The descent toward Avalon is gradual but unmistakable. Palm trees appear, tiled rooftops glint in the sun, and sailboats dot the harbor below. Eventually, you walk straight into town — dusty boots, tired legs, and a deep sense of accomplishment.

Avalon — From backcountry to Mediterranean harbor
Avalon is the perfect contrast to the wild days you just spent.

  • Cafés, restaurants, and ice cream shops line the waterfront
  • The historic Avalon Casino (a theater, not a gambling hall) dominates the skyline
  • Boat tours, snorkeling, and kayaking are readily available
  • Hot showers and real beds feel like pure luxury

Finishing here makes the journey feel complete — you’ve crossed the island on foot and emerged into a vibrant seaside town.


4) What to Pack — Catalina-Specific Essentials

Non-negotiables

  • 3–5 liters of water capacity
  • Sun protection: hat, sunscreen, lightweight long sleeves
  • Headlamp (arrivals near dusk are common)
  • Wind-resistant tent
  • Trekking poles for steep descents
  • Electrolytes and salty snacks

Nice-to-haves

  • Sand-friendly footwear for beach camps
  • Lightweight camp chair for Little Harbor sunsets
  • Quick-dry towel for showers at Little Harbor and Black Jack

5) Costs — What this trip typically adds up to

  • Ferry (round-trip): ~$80–$120
  • Backcountry permits & camps: ~$34 per night/person
  • Food & supplies: ~$60–$120
  • Avalon hotel (optional): ~$90-$300+ depending on season and selection

Most backpackers spend $300–$900 for the full trip (excluding flights to Southern California).


6) Final Thoughts — Why the Trans-Catalina Trail matters

The Trans-Catalina Trail is a rare blend of accessibility and true wilderness.

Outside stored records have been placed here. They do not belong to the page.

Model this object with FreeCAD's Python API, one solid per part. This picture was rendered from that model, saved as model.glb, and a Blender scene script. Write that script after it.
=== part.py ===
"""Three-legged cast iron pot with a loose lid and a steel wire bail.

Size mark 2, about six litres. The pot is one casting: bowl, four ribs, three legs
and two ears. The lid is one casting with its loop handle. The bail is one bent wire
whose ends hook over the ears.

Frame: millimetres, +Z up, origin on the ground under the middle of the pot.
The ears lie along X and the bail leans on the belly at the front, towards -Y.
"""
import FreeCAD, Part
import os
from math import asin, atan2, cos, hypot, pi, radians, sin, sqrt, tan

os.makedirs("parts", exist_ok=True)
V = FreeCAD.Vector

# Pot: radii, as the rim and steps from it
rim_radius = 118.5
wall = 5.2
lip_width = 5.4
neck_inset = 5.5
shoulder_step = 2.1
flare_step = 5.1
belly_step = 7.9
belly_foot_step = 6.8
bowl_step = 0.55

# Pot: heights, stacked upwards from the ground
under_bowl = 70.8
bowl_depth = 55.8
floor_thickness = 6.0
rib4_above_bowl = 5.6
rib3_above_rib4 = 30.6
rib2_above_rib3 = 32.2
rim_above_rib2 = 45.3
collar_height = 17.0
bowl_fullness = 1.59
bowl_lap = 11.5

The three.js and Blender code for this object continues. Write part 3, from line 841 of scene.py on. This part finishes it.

In just a few days, you experience:

  • Rugged coastal backpacking
  • Remote backcountry beaches
  • Rolling island ridgelines
  • Cool pine forests in Catalina’s interior
  • A dramatic finish in a charming harbor town

For busy professionals who want a legitimate multi-day adventure without weeks of planning or a long road trip, Catalina delivers something special — a compact, immersive, deeply scenic thru-hike that feels far wilder than its proximity to Los Angeles suggests.